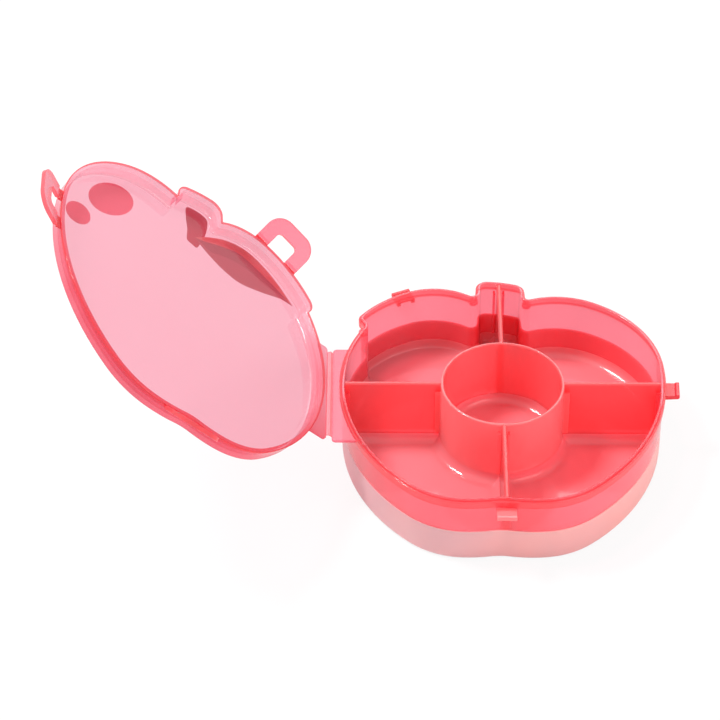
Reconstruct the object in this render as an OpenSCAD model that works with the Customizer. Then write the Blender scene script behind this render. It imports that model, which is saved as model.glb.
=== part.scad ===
// Fruit-shaped toddler snack container: a five-compartment base with a hinged lid
// and three snap latches. Shown with the lid open; all sizes in millimetres.
// Origin: centre of the cup, on the table. X points to the right catch, Y to the stem.

/* [Outline] */
// Width of the base across its cheeks
base_w = 164.7; // [160:0.5:170]

/* [Base] */
// Height of the base from the table to the lip
base_h = 41.5; // [40:0.5:44]
// Wall thickness of the coloured tub
wall_t = 1.7; // [1.6:0.1:2]
// Lean of the lid skirt, cup and dividers, in degrees
draft = 2; // [1:0.25:2.5]
// Height of the pale lower shell
shell_h = 19.5; // [16:0.5:22]
// Thickness of the pale lower shell
shell_t = 0.8; // [0.7:0.1:0.9]
// Radius of the outer bottom edge
bottom_r = 2.5; // [1.8:0.1:2.6]
// Radius where the inner wall meets the floor
floor_r = 5; // [3:0.5:6]
// How far the flange stands out under the lid
flange_out = 1.1; // [0.9:0.1:1.3]
// Height of the flange band
flange_h = 3.9; // [3:0.1:5]
// Height of the lip above the flange
lip_h = 1.2; // [1:0.1:1.6]

/* [Compartments] */
// Outer radius of the centre cup at its top
cup_r = 31.6; // [29:0.2:34]
// Wall thickness of the centre cup
cup_t = 1.6; // [1.4:0.1:2.2]
// How far the cup and dividers stop below the lip
divider_drop = 0.5; // [0.3:0.1:1.5]
// Divider thickness at the top
divider_t = 2.4; // [2:0.1:3]
// Radius of the foot of the dividers and the cup
foot_r = 5; // [3:0.5:6]
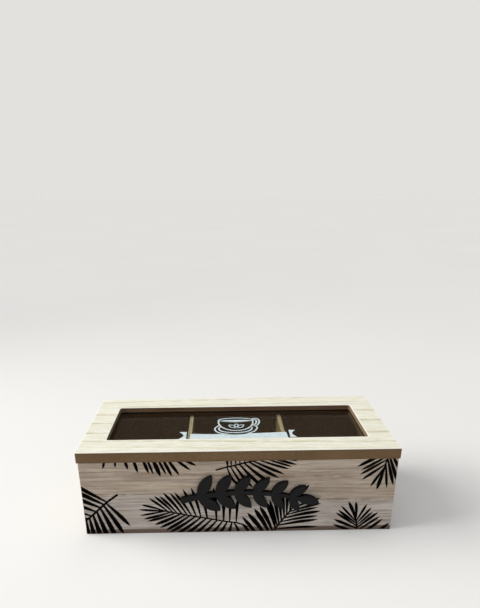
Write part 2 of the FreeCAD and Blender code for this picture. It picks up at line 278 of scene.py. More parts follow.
——————————
_The request_:
Print, unaltered, every line from the beginning of the material down to the line with "lip_h = 1.2; // [1:0.1:1.6]".

_Solution to this task_:
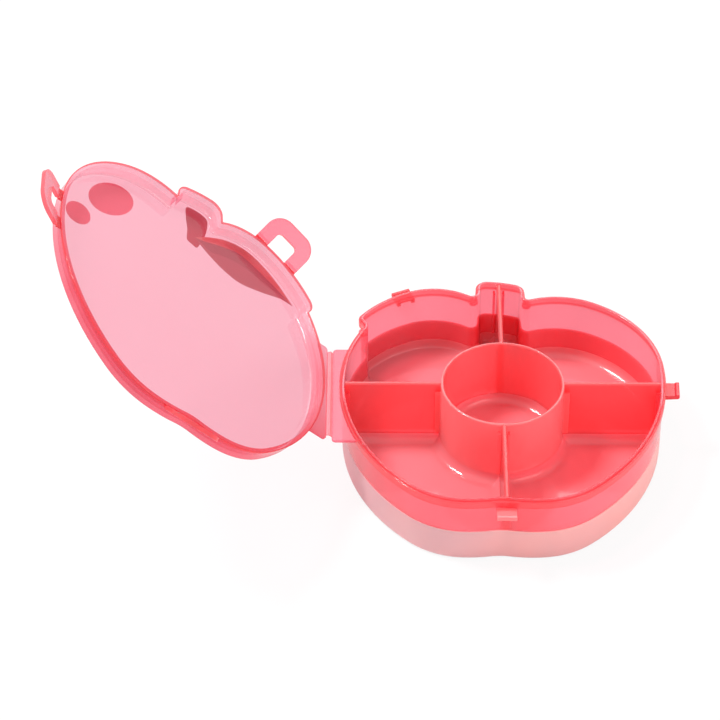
Reconstruct the object in this render as an OpenSCAD model that works with the Customizer. Then write the Blender scene script behind this render. It imports that model, which is saved as model.glb.
=== part.scad ===
// Fruit-shaped toddler snack container: a five-compartment base with a hinged lid
// and three snap latches. Shown with the lid open; all sizes in millimetres.
// Origin: centre of the cup, on the table. X points to the right catch, Y to the stem.

/* [Outline] */
// Width of the base across its cheeks
base_w = 164.7; // [160:0.5:170]

/* [Base] */
// Height of the base from the table to the lip
base_h = 41.5; // [40:0.5:44]
// Wall thickness of the coloured tub
wall_t = 1.7; // [1.6:0.1:2]
// Lean of the lid skirt, cup and dividers, in degrees
draft = 2; // [1:0.25:2.5]
// Height of the pale lower shell
shell_h = 19.5; // [16:0.5:22]
// Thickness of the pale lower shell
shell_t = 0.8; // [0.7:0.1:0.9]
// Radius of the outer bottom edge
bottom_r = 2.5; // [1.8:0.1:2.6]
// Radius where the inner wall meets the floor
floor_r = 5; // [3:0.5:6]
// How far the flange stands out under the lid
flange_out = 1.1; // [0.9:0.1:1.3]
// Height of the flange band
flange_h = 3.9; // [3:0.1:5]
// Height of the lip above the flange
lip_h = 1.2; // [1:0.1:1.6]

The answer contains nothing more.